Home Depot and Lowe's are navigating growth challenges stemming from high interest rates impacting DIY spending, increasingly focusing on the more resilient professional segment for future expansion. Home Depot currently holds a significant lead in the pro market, deriving 50% of its revenue from this cohort and actively pursuing acquisitions to solidify its position, while Lowe's, with 30% pro revenue, is strategically investing to close the gap. Despite near-term macro headwinds, the long-term outlook for the sector remains positive due to an aging housing stock and supply-demand imbalances, suggesting potential pent-up demand. For investors, while Home Depot is viewed as the higher-quality business, Lowe's trades at a notable 25% P/E discount, presenting a potentially more attractive valuation for future returns.

Analysis

High interest rates are creating near-term headwinds for the home improvement sector, suppressing discretionary spending and impacting the DIY customer segments for both Home Depot (HD) and Lowe's (LOW).
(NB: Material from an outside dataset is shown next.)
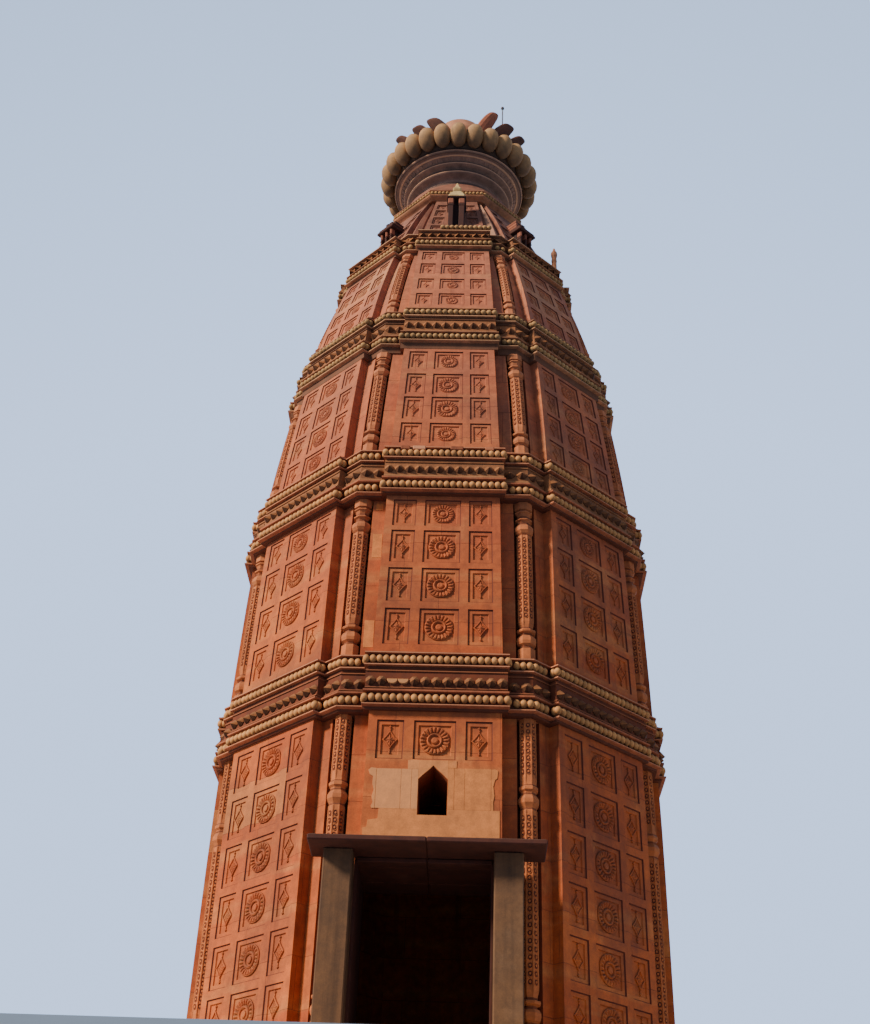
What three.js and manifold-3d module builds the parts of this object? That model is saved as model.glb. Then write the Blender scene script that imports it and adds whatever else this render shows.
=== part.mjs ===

In response, both companies are intensifying their focus on the more resilient professional (pro) customer base. Home Depot currently holds a significant competitive advantage, with 50% of its revenue derived from pros, a position it is actively fortifying through major acquisitions like the $18.3 billion deal for SRS Distribution. This pro-market dominance contributes to HD's superior scale, with trailing-12-month revenue of $163 billion nearly double Lowe's $83 billion, and a historically higher average operating margin. Lowe's, which generates 30% of its revenue from pros, is strategically attempting to close this gap by enhancing its pro offerings, potentially leveraging its smaller size for greater upside. Despite these challenges, long-term secular tailwinds, including an aging U.S. housing stock and a structural housing shortage, point to significant pent-up demand that could be unlocked in a more favorable macroeconomic environment. The key investor consideration is the valuation disparity: Lowe's trades at a 19.1 P/E ratio, a notable 25% discount to Home Depot's 25.6 multiple, presenting a classic quality-versus-value scenario.